Alísio Vaz assinala que a abertura era “necessária ao setor e ao país”, pois o regramento artificial do passado era algo insustentável no novo contexto. Como consequência desse processo, entraram muitas novas empresas no segmento, acirrando a competição, o que ele considera como positivo.

Entretanto, talvez pelo despreparo das instituições de controle, ele lembra que o setor de combustíveis passa a assistir à proliferação das fraudes fiscais e das formas de adulteração dos produtos, problemas cuja solução “conta com grande dedicação do Sindicom”. E apesar de assinalar que esse tipo de irregularidades não se restringe ao setor, ele acredita que isso poderá ser resolvido com “a melhora na aplicação das leis existentes”. O executivo também declara que “o ambiente altamente competitivo e a presença das fraudes acabou por estreitar a parceria entre o Sindicom e as entidades da revenda, para criar condições para que o setor possa prosperar de forma séria”.

E é por isso, por reconhecer a postura ética do Sindicom, pelos seus esforços para eliminar as irregularidades do mercado, em parceria com a revenda, com o Sincopetro, que a PO presta esta homenagem à entidade, reproduzindo alguns fatos de sua história, quando completa seus 70 anos de existência.

Fatos curiosos

· Em 1891, quando, na volta de sua primeira viagem à França, Alberto Santos Dumont trouxe “na bagagem” um Peugeot, movido a gasolina.
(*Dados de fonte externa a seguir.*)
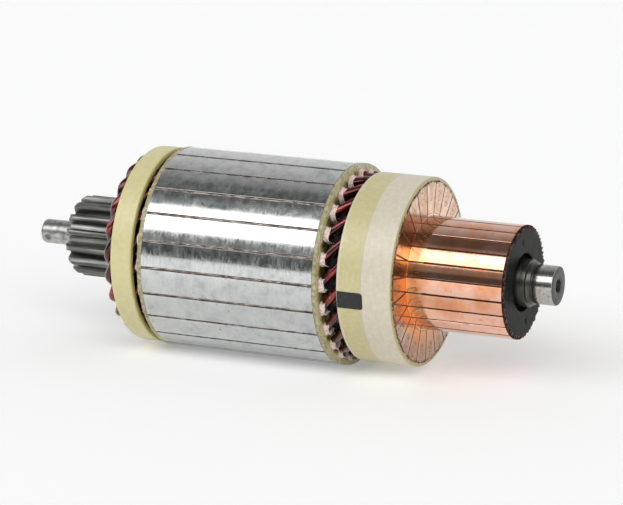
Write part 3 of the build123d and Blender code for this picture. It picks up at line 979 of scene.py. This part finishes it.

Sua experiência automobilística foi valiosa na construção de suas aeronaves.

· Na época da II Guerra Mundial, nos armazéns, além de produtos secos e molhados, bombas de gasolina e tambores de lubrificantes, as distribuidoras comercializavam sacos de carvão vegetal, para alimentar os veículos movidos a gasogênio, fonte alternativa de energia durante o racionamento.

· Durante a ditadura, o Sindicom foi presidido por um militar. De 1971 a 1980 o general João José Baptista Tubino, da Petrominas e, depois, da Companhia São Paulo, comandou a entidade, de certa forma facilitando as relações entre esta e o CNP, já que este também era presidido por um militar.